I can’t even begin to imagine what heuristics a net might use that allow it to classify static as a coherent image, but I guess the space of images that we would consider “just static” is absolutely vast in comparison to the space of images that look to us like a thing. To today’s neural nets though, it all looks roughly the same. They have no context, they don’t know what the world is or what “things” are and it’s not clear that showing them a series of representational bitmaps is going to get them there. Humans know a few basic concepts such as “things have a form”, and “some aspect of that form may, at times, be visible,” which is hugely helpful context for looking at pictures but it’s clear on the evidence of studies such as these that neural nets really don’t get that. They don’t know what pictures are to start with.

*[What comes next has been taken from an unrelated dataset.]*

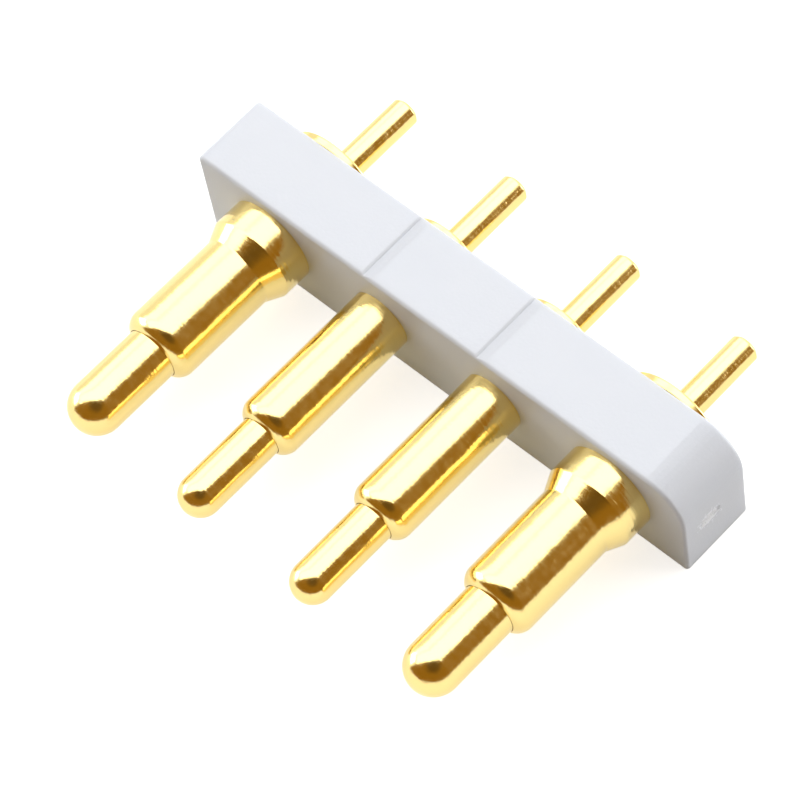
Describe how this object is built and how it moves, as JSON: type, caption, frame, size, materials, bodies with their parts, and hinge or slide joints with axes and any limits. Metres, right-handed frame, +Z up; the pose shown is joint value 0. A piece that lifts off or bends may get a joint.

Here’s an image recognition task that might help illustrate what I’m talking about.

Spoiler here if you’re in a hurry. The picture gives you almost nothing to go on but once you know what the thing is, you can’t unsee it anymore. You know the form of the thing and you recognise the visible aspect, and you reconstruct in your mind an analogue of the scene that the image represents. You understand the representational nature of the image, of images, and you see past it because you live in the world and you’ve walked around in it a bit and maybe picked up a thing and put it down again. The outputs of your neural net go out into the world and flow back to your inputs, allowing you to explore and test and build in your mind a coherent model of the world you inhabit. By comparison it looks like image recognition algorithms are computing epicycles because they don’t understand gravity.

Neural nets are a fantastic invention that will continue to transform the world in many beneficial ways, but I think in their current state there are serious problems deploying them in any sort of adversarial situation. These findings add to the carnage because if simply exposing a neural net’s confidence values is a security risk, that’s likely to be used by people running shitty AI as an excuse to dodge audits.